Threatening to eject him from the meeting, Cllr Warburton said: "You are really getting up my nose."

Picking up on Mr Kosschuk's comments, committee member Cllr Doreen Lee said she understood the proposal was for "a cemetery for everyone, this is not just a Muslim cemetery".

This was confirmed by agent for the scheme Michael Ainsworth, of the Mineral Planning Group, who said it would be a multi-faith facility.

Committee member Shabir Hussain (Lab, Manningham) said he was voting for approval as he knew from personal experience how hard it was to have to take flights to visit the graves of loved ones.

Committee member Councillor Glen Miller (Con, Worth Valley) also said he would support the plan.

He said in his 20 years as a councillor, he had never seen a planning application with "so much interest and so much reporting".

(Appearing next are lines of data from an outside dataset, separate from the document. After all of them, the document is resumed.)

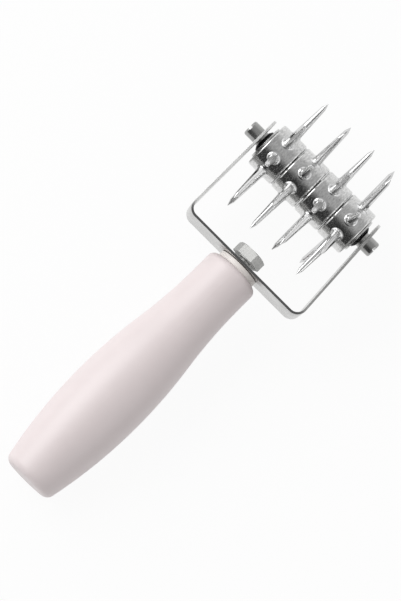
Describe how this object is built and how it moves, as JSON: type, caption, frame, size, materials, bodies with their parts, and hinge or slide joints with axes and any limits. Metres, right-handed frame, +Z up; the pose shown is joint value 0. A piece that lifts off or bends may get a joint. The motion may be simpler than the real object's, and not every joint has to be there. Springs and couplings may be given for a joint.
{
  "type": "dough docker",
  "caption": "Hand tool with a spiked roller that turns in a bent steel yoke on a plastic handle, for pricking rolled dough.",
  "frame": {"origin": "on the table under the middle of the whole tool, which lies on its lowest spikes and the back of its handle", "axes": "+X along the tool towards the roller, +Y along the roller to the user's left, +Z up from the table"},
  "size_m": [0.2288, 0.0836, 0.0693],
  "materials": {
    "handle_plastic": "satin",
    "collar_plastic": "satin",
    "insert_brass": "machined",
    "bolt_steel": "zinc plated",
    "yoke_steel": "brushed",
    "pin_steel": "turned",
    "ring_black": "semi-gloss",
    "washer_steel": "polished",
    "tube_steel": "plain",
    "bush_brass": "machined",
    "disc_plated": "polished",
    "spike_plated": "polished"
  },
  "bodies": {
    "handle_and_yoke": {"handle": "handle_plastic", "neck_collar": "collar_plastic", "threaded_insert": "insert_brass", "hex_bolt": "bolt_steel", "yoke": "yoke_steel", "pivot_pin_left": "pin_steel", "pivot_pin_right": "pin_steel", "spacer_ring_left": "ring_black", "spacer_ring_right": "ring_black"},
    "roller": {"hub_tube": "tube_steel", "bush_left": "bush_brass", "bush_right": "bush_brass", "end_washer_left": "washer_steel", "end_washer_right": "washer_steel", "disc_1": "disc_plated", "disc_2": "disc_plated", "disc_3": "disc_plated", "disc_4": "disc_plated", "disc_1_spike_1": "spike_plated", "disc_1_spike_2": "spike_plated", "disc_1_spike_3": "spike_plated", "disc_1_spike_4": "spike_plated", "disc_1_spike_5": "spike_plated", "disc_1_spike_6": "spike_plated", "disc_1_spike_7": "spike_plated", "disc_1_spike_8": "spike_plated", "disc_2_spike_1": "spike_plated", "disc_2_spike_2": "spike_plated", "disc_2_spike_3": "spike_plated", "disc_2_spike_4": "spike_plated", "disc_2_spike_5": "spike_plated", "disc_2_spike_6": "spike_plated", "disc_2_spike_7": "spike_plated", "disc_2_spike_8": "spike_plated", "disc_3_spike_1": "spike_plated", "disc_3_spike_2": "spike_plated", "disc_3_spike_3": "spike_plated", "disc_3_spike_4": "spike_plated", "disc_3_spike_5": "spike_plated", "disc_3_spike_6": "spike_plated", "disc_3_spike_7": "spike_plated", "disc_3_spike_8": "spike_plated", "disc_4_spike_1": "spike_plated", "disc_4_spike_2": "spike_plated", "disc_4_spike_3": "spike_plated", "disc_4_spike_4": "spike_plated", "disc_4_spike_5": "spike_plated", "disc_4_spike_6": "spike_plated", "disc_4_spike_7": "spike_plated", "disc_4_spike_8": "spike_plated"}
  },
  "joints": [
    {"name": "roller_spin", "type": "hinge", "parent": "handle_and_yoke", "child": "roller", "pos_m": [0.07972, -0.0017, 0.03464], "axis": [0, 1, 0], "continuous": true}
  ]
}
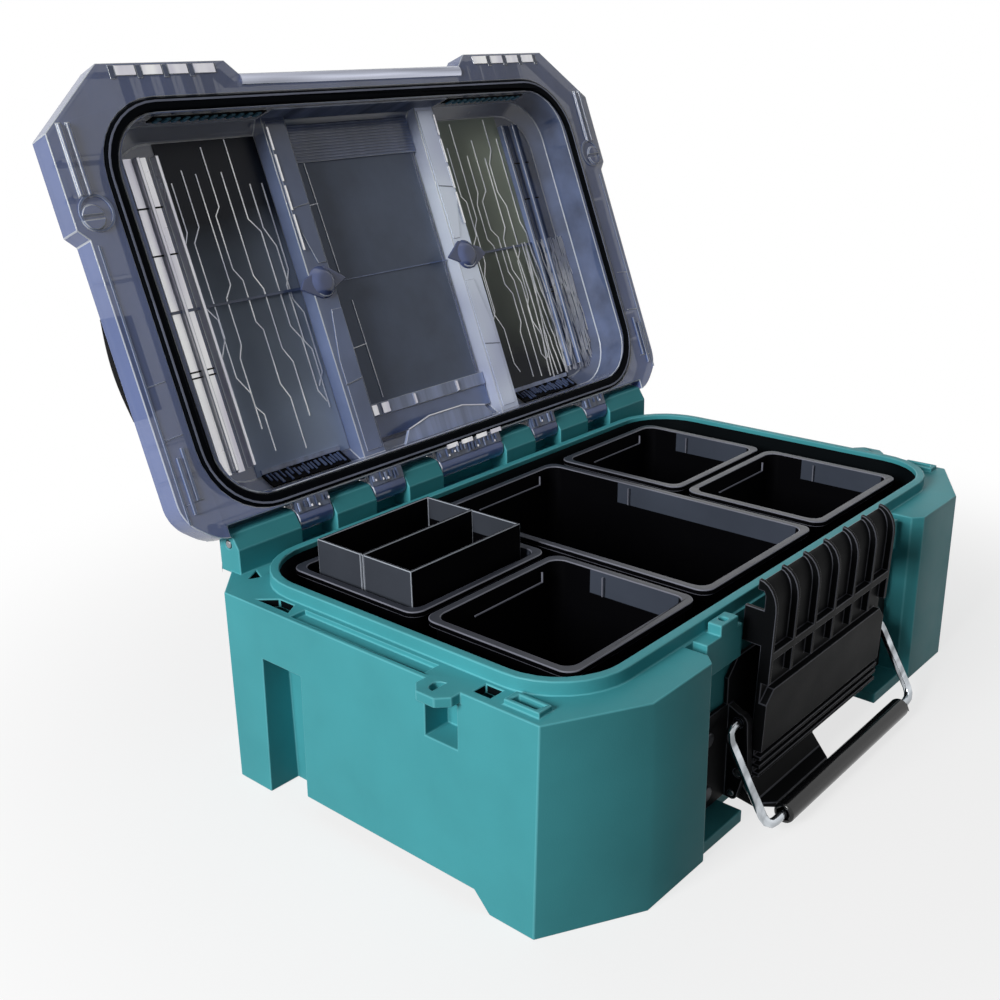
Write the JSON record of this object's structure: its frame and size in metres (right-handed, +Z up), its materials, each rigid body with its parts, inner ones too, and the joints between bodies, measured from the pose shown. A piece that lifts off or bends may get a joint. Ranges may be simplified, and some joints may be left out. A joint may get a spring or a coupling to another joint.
{
  "type": "tool organizer case",
  "caption": "Portable organizer case with a clear hinged lid, ribbed front latch, wire bail handle, lift-out bins and a divided insert tray, shown open.",
  "frame": {"origin": "centre of the case body on its flat underside, halfway between the side walls and between the front pillars' face and the rear wall", "axes": "+X along the hinge, left to right as seen from the front; +Y to the rear, towards the hinge; +Z up"},
  "size_m": [0.4, 0.3459, 0.3329],
  "materials": {
    "teal_plastic": "fine satin texture, slightly lighter on edges",
    "black_plastic": "satin black",
    "bin_black": "satin black with worn grey rims",
    "seal_rubber": "dull black",
    "smoky_clear": "glossy smoky bluish clear plastic",
    "frosted_plastic": "frosted",
    "bail_chrome": "bright plated wire",
    "grip_black": "glossy black sleeve",
    "pin_steel": "plain steel"
  },
  "bodies": {
    "base": {"case_body": "teal_plastic", "hinge_pin": "pin_steel", "latch_bracket": "black_plastic", "bracket_screw_1": "pin_steel", "bracket_screw_2": "pin_steel", "bracket_screw_3": "pin_steel", "bracket_screw_4": "pin_steel", "latch_pin": "pin_steel", "lever_pin": "pin_steel"},
    "lid": {"lid_shell": "smoky_clear", "lid_seal": "seal_rubber", "lid_window_plate": "frosted_plastic", "lid_cleat_left": "black_plastic", "lid_cleat_right": "black_plastic"},
    "front_latch": {"latch": "black_plastic"},
    "bail": {"bail_wire": "bail_chrome", "bail_grip": "grip_black"},
    "lever": {"stack_lever": "black_plastic"},
    "center_bin": {"bin_center": "bin_black"},
    "left_front_bin": {"bin_left_front": "bin_black"},
    "left_rear_bin": {"bin_left_rear": "bin_black"},
    "right_front_bin": {"bin_right_front": "bin_black"},
    "right_rear_bin": {"bin_right_rear": "bin_black"},
    "tray": {"insert_tray": "bin_black"},
    "divider": {"tray_divider": "bin_black"}
  },
  "joints": [
    {"name": "lid_hinge", "type": "hinge", "parent": "base", "child": "lid", "pos_m": [0, 0.1132, 0.1114], "axis": [-1, 0, 0], "range_deg": [-110.6, 0]},
    {"name": "latch_swing", "type": "hinge", "parent": "base", "child": "front_latch", "pos_m": [0, -0.113, 0.022], "axis": [1, 0, 0], "range_deg": [-2.5, 85]},
    {"name": "bail_swing", "type": "hinge", "parent": "base", "child": "bail", "pos_m": [0, -0.112, 0.048], "axis": [-1, 0, 0], "range_deg": [0, 95]},
    {"name": "lever_lift", "type": "hinge", "parent": "base", "child": "lever", "pos_m": [0, -0.11, 0.01], "axis": [-1, 0, 0], "range_deg": [0, 15]},
    {"name": "center_bin_lift", "type": "slide", "parent": "base", "child": "center_bin", "axis": [0, 0, 1], "range_m": [0, 0.12]},
    {"name": "left_front_bin_lift", "type": "slide", "parent": "base", "child": "left_front_bin", "axis": [0, 0, 1], "range_m": [0, 0.12]},
    {"name": "left_rear_bin_lift", "type": "slide", "parent": "base", "child": "left_rear_bin", "axis": [0, 0, 1], "range_m": [0, 0.12]},
    {"name": "right_front_bin_lift", "type": "slide", "parent": "base", "child": "right_front_bin", "axis": [0, 0, 1], "range_m": [0, 0.12]},
    {"name": "right_rear_bin_lift", "type": "slide", "parent": "base", "child": "right_rear_bin", "axis": [0, 0, 1], "range_m": [0, 0.12]},
    {"name": "tray_lift", "type": "slide", "parent": "left_rear_bin", "child": "tray", "axis": [0, 0, 1], "range_m": [0, 0.12]},
    {"name": "divider_lift", "type": "slide", "parent": "tray", "child": "divider", "axis": [0, 0, 1], "range_m": [0, 0.115]}
  ]
}
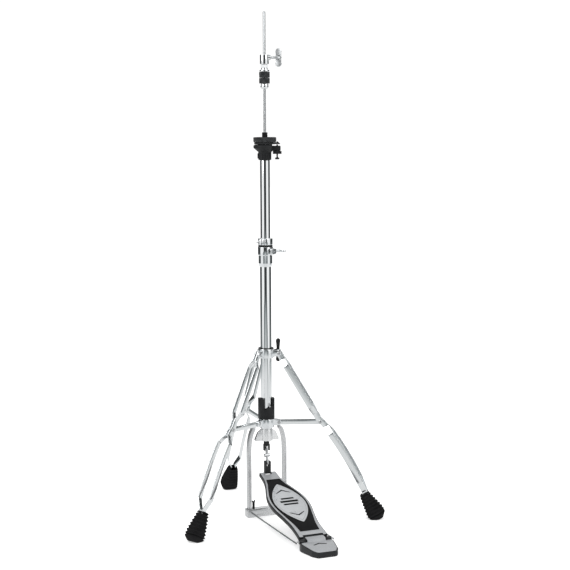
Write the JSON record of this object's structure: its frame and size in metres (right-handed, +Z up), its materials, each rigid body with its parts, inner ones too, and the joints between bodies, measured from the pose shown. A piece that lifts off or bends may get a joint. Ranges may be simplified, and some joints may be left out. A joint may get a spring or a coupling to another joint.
{
  "type": "hi-hat stand",
  "caption": "Pedal stand for a pair of hi-hat cymbals: a folding tripod with double braces, a telescopic shaft, a pull rod with clutch and a footboard.",
  "frame": {"origin": "on the floor at the shaft's axis, the underside of the frame's base plate", "axes": "+Z up along the shaft; -Y towards the footboard's heel; +X to the right of a player facing the shaft"},
  "size_m": [0.4878, 0.6152, 1.145],
  "materials": {
    "chrome": "polished chrome plate",
    "steel": "zinc-plated satin",
    "silver_cast": "satin cast",
    "black_plastic": "moulded satin",
    "black_metal": "black powder coat",
    "rubber": "matt moulded",
    "felt": "pressed wool felt",
    "silver_paint": "silver paint, fine texture"
  },
  "bodies": {
    "stand": {"lower_tube": "chrome", "clamp_bushing": "black_plastic", "tube_clamp": "chrome", "lower_bracket": "chrome", "frame_yoke": "silver_cast", "frame_post_left": "silver_cast", "frame_post_right": "silver_cast", "base_plate": "silver_cast", "radius_rod_left": "steel", "radius_rod_right": "steel", "heel_base": "black_metal", "heel_plate": "silver_paint", "hinge_pin": "steel"},
    "upper_tube": {"upper_tube": "chrome", "seat_base": "black_plastic"},
    "memory_lock": {"memory_lock": "chrome"},
    "memory_screw": {"memory_lock_screw": "steel"},
    "clamp_bolt": {"clamp_wing_bolt": "chrome"},
    "seat_cup": {"seat_cup": "black_plastic", "seat_felt": "felt", "seat_guide": "rubber"},
    "tilt_screw": {"tilt_screw": "black_metal"},
    "tilt_nut": {"tilt_lock_nut": "black_plastic"},
    "pull_rod": {"lower_rod": "steel", "upper_rod": "chrome", "rod_coupler": "steel", "spring_cap": "steel", "spring": "steel", "rod_nut": "black_metal"},
    "pull_link": {"chain_link": "steel"},
    "footboard": {"footboard": "black_metal", "footboard_grip": "rubber", "footboard_panel": "silver_paint", "toe_block": "black_metal"},
    "clutch": {"clutch_body": "chrome", "clutch_top_washer": "chrome", "clutch_lock_nut": "chrome", "clutch_upper_felt": "felt", "clutch_lower_felt": "felt"},
    "clutch_bolt": {"clutch_wing_bolt": "chrome"},
    "clutch_nut": {"clutch_lower_nut": "chrome"},
    "collar": {"leg_collar": "chrome", "collar_bushing": "black_plastic"},
    "collar_bolt": {"collar_wing_bolt": "black_plastic"},
    "tension_sleeve": {"tension_sleeve": "black_plastic"},
    "spring_seat": {"spring_seat": "steel"},
    "spur_left": {"spur_left": "black_metal"},
    "spur_right": {"spur_right": "black_metal"},
    "leg_right": {"brace_right_a": "chrome", "brace_right_b": "chrome", "foot_right": "rubber"},
    "strut_right": {"strut_right": "chrome"},
    "leg_back": {"brace_back_a": "chrome", "brace_back_b": "chrome", "foot_back": "rubber"},
    "strut_back": {"strut_back": "chrome"},
    "leg_left": {"brace_left_a": "chrome", "brace_left_b": "chrome", "foot_left": "rubber"},
    "strut_left": {"strut_left": "chrome"}
  },
  "joints": [
    {"name": "height_slide", "type": "slide", "parent": "stand", "child": "upper_tube", "axis": [0, 0, 1], "range_m": [0, 0.09]},
    {"name": "memory_lock_slide", "type": "slide", "parent": "upper_tube", "child": "memory_lock", "axis": [0, 0, 1], "range_m": [0, 0.1]},
    {"name": "memory_screw_turn", "type": "hinge", "parent": "memory_lock", "child": "memory_screw", "pos_m": [-0.01371, -0.01497, 0.63385], "axis": [-0.7373, 0.6756, 0], "range_deg": [0, 180]},
    {"name": "clamp_bolt_turn", "type": "hinge", "parent": "stand", "child": "clamp_bolt", "pos_m": [0.00122, -0.02385, 0.6125], "axis": [0.9239, 0.3827, 0], "range_deg": [0, 270]},
    {"name": "seat_tilt", "type": "hinge", "parent": "upper_tube", "child": "seat_cup", "pos_m": [-0.02032, 0.00842, 0.852], "axis": [-0.3827, -0.9239, 0], "range_deg": [0, 2.5]},
    {"name": "tilt_screw_turn", "type": "hinge", "parent": "upper_tube", "child": "tilt_screw", "pos_m": [0.0255, -0.01056, 0.83], "axis": [0, 0, 1], "range_deg": [0, 270]},
    {"name": "tilt_nut_turn", "type": "hinge", "parent": "upper_tube", "child": "tilt_nut", "pos_m": [0.0255, -0.01056, 0.8337], "axis": [0, 0, 1], "range_deg": [0, 270]},
    {"name": "pedal_hinge", "type": "hinge", "parent": "stand", "child": "footboard", "pos_m": [0, -0.276, 0.0185], "axis": [1, 0, 0], "range_deg": [-9, 0]},
    {"name": "pull_rod_slide", "type": "slide", "parent": "stand", "child": "pull_rod", "axis": [0, 0, 1], "range_m": [-0.0445, 0], "stiffness_N_per_m": 800, "springref_m": 0.02, "deforming": ["spring"]},
    {"name": "pull_link_swing", "type": "hinge", "parent": "pull_rod", "child": "pull_link", "pos_m": [0, 0, 0.159], "axis": [1, 0, 0], "range_deg": [0, 22.2]},
    {"name": "clutch_slide", "type": "slide", "parent": "pull_rod", "child": "clutch", "axis": [0, 0, 1], "range_m": [-0.045, 0.085]},
    {"name": "clutch_bolt_turn", "type": "hinge", "parent": "clutch", "child": "clutch_bolt", "pos_m": [0.0037, -0.00153, 1.0435], "axis": [0.9239, -0.3827, 0], "range_deg": [0, 270]},
    {"name": "clutch_nut_turn", "type": "hinge", "parent": "clutch", "child": "clutch_nut", "pos_m": [0, 0, 0.98], "axis": [0, 0, 1], "range_deg": [0, 270]},
    {"name": "collar_slide", "type": "slide", "parent": "stand", "child": "collar", "axis": [0, 0, 1], "range_m": [0, 0.11346]},
    {"name": "collar_bolt_turn", "type": "hinge", "parent": "collar", "child": "collar_bolt", "pos_m": [0.01161, 0.0067, 0.38], "axis": [0.866, 0.5, 0], "range_deg": [0, 270]},
    {"name": "tension_turn", "type": "hinge", "parent": "stand", "child": "tension_sleeve", "pos_m": [0, 0, 0.25], "axis": [0, 0, 1], "range_deg": [-30, 30]},
    {"name": "spring_seat_slide", "type": "slide", "parent": "stand", "child": "spring_seat", "axis": [0, 0, 1], "range_m": [-0.0036, 0.0036]},
    {"name": "spur_left_screw", "type": "slide", "parent": "stand", "child": "spur_left", "axis": [0, 0, 1], "range_m": [-0.004, 0.006]},
    {"name": "spur_right_screw", "type": "slide", "parent": "stand", "child": "spur_right", "axis": [0, 0, 1], "range_m": [-0.004, 0.006]},
    {"name": "leg_right_fold", "type": "hinge", "parent": "collar", "child": "leg_right", "pos_m": [0.02641, -0.01525, 0.3795], "axis": [0.5, 0.866, 0], "range_deg": [0, 24.01]},
    {"name": "strut_right_swing", "type": "hinge", "parent": "stand", "child": "strut_right", "pos_m": [0.02555, -0.01475, 0.2195], "axis": [-0.5, -0.866, 0], "range_deg": [0, 73.8]},
    {"name": "leg_back_fold", "type": "hinge", "parent": "collar", "child": "leg_back", "pos_m": [0, 0.0305, 0.3795], "axis": [-1, 0, 0], "range_deg": [0, 24.01]},
    {"name": "strut_back_swing", "type": "hinge", "parent": "stand", "child": "strut_back", "pos_m": [0, 0.0295, 0.2195], "axis": [1, 0, 0], "range_deg": [0, 73.8]},
    {"name": "leg_left_fold", "type": "hinge", "parent": "collar", "child": "leg_left", "pos_m": [-0.02641, -0.01525, 0.3795], "axis": [0.5, -0.866, 0], "range_deg": [0, 24.01]},
    {"name": "strut_left_swing", "type": "hinge", "parent": "stand", "child": "strut_left", "pos_m": [-0.02555, -0.01475, 0.2195], "axis": [-0.5, 0.866, 0], "range_deg": [0, 73.8]}
  ],
  "couplings": [
    {"joint": "pull_rod_slide", "follows": "pedal_hinge", "m_per_rad": 0.28001},
    {"joint": "pull_link_swing", "follows": "pedal_hinge", "ratio": -2.439},
    {"joint": "spring_seat_slide", "follows": "tension_turn", "m_per_rad": -0.0068209},
    {"joint": "leg_right_fold", "follows": "collar_slide", "rad_per_m": 3.6918},
    {"joint": "strut_right_swing", "follows": "collar_slide", "rad_per_m": 11.345},
    {"joint": "leg_back_fold", "follows": "collar_slide", "rad_per_m": 3.6918},
    {"joint": "strut_back_swing", "follows": "collar_slide", "rad_per_m": 11.345},
    {"joint": "leg_left_fold", "follows": "collar_slide", "rad_per_m": 3.6918},
    {"joint": "strut_left_swing", "follows": "collar_slide", "rad_per_m": 11.345}
  ]
}
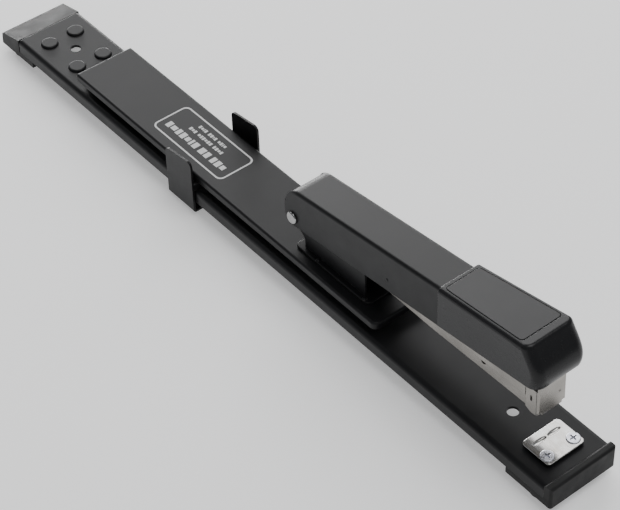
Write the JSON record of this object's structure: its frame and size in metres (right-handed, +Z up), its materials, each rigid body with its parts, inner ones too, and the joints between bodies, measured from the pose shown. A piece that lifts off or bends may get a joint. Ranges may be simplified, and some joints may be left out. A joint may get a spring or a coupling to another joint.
{
  "type": "long reach stapler",
  "caption": "Long reach desk stapler: narrow channel base with end caps, raised long arm, sliding paper guide, and a hinged magazine, cover and handle over a crimping anvil.",
  "frame": {"origin": "on the table, midway along the base between its end caps and midway between its sides", "axes": "+X along the base from the rear end cap towards the anvil, +Y to the left of a person who looks along +X, +Z up"},
  "size_m": [0.434, 0.0432, 0.0818],
  "materials": {
    "black_paint": "satin",
    "black_plastic": "matte",
    "gloss_black_plastic": "gloss",
    "black_rubber": "matte",
    "magazine_steel": "brushed",
    "spring_steel": "satin",
    "staple_wire": "bright",
    "dark_steel": "satin",
    "nickel_steel": "bright",
    "polished_steel": "polished",
    "zinc_steel": "satin"
  },
  "bodies": {
    "base": {"base_rail": "black_paint", "rear_end_cap": "black_plastic", "front_end_cap": "black_plastic", "rear_feet": "black_rubber", "front_feet": "black_rubber", "arm_riser": "black_paint", "riser_screws": "zinc_steel", "riser_washers": "zinc_steel", "long_arm": "black_paint", "pivot_bracket": "black_paint", "bracket_rivets": "black_paint", "pivot_pin": "nickel_steel", "anvil_spacer": "dark_steel", "anvil_plate": "polished_steel", "anvil_screws": "zinc_steel", "anvil_nuts": "zinc_steel", "lift_spring": "spring_steel"},
    "guide": {"paper_guide": "black_paint"},
    "magazine": {"magazine_channel": "magazine_steel", "nose_plate": "magazine_steel", "rod_anchor": "magazine_steel", "guide_rod": "spring_steel", "staple_strip": "staple_wire", "pusher_spring": "spring_steel"},
    "pusher": {"staple_pusher": "magazine_steel"},
    "cover": {"magazine_cover": "magazine_steel", "return_spring": "spring_steel"},
    "handle": {"handle_shell": "black_paint", "nose_cap": "gloss_black_plastic", "cap_panel": "gloss_black_plastic", "driver_blade": "spring_steel", "driver_holder": "dark_steel", "driver_rivets": "nickel_steel"}
  },
  "joints": [
    {"name": "guide_slide", "type": "slide", "parent": "base", "child": "guide", "axis": [1, 0, 0], "range_m": [-0.075, 0.215]},
    {"name": "magazine_hinge", "type": "hinge", "parent": "base", "child": "magazine", "pos_m": [0.028, 0, 0.0404], "axis": [0, 1, 0], "range_deg": [0, 6.7], "stiffness_Nm_per_rad": 1.6, "springref_deg": -16.04, "deforming": ["lift_spring"]},
    {"name": "pusher_slide", "type": "slide", "parent": "magazine", "child": "pusher", "axis": [0.9997, 0, 0.0227], "range_m": [-0.08, 0], "stiffness_N_per_m": 25, "springref_m": 0.12, "deforming": ["pusher_spring"]},
    {"name": "cover_hinge", "type": "hinge", "parent": "magazine", "child": "cover", "pos_m": [0.028, 0, 0.0404], "axis": [0, 1, 0], "range_deg": [-60, 0]},
    {"name": "handle_hinge", "type": "hinge", "parent": "cover", "child": "handle", "pos_m": [0.028, 0, 0.0404], "axis": [0, 1, 0], "range_deg": [0, 3.8], "stiffness_Nm_per_rad": 6, "springref_deg": -5.73, "deforming": ["return_spring"]}
  ]
}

He said there was a clear divide between supporters and objectors, adding: "I know what assumptions I have made."

Councillors voted six-to-one in favour of the scheme.

Afterwards, Martin Millmore, of the Mineral Planning Group, welcomed the outcome.

He said: "It has been one of the hardest planning applications I have ever had to deal with."

But Mr Kosschuk called the decision "perverse", saying he would be fighting to get it called-in by the Government for further examination.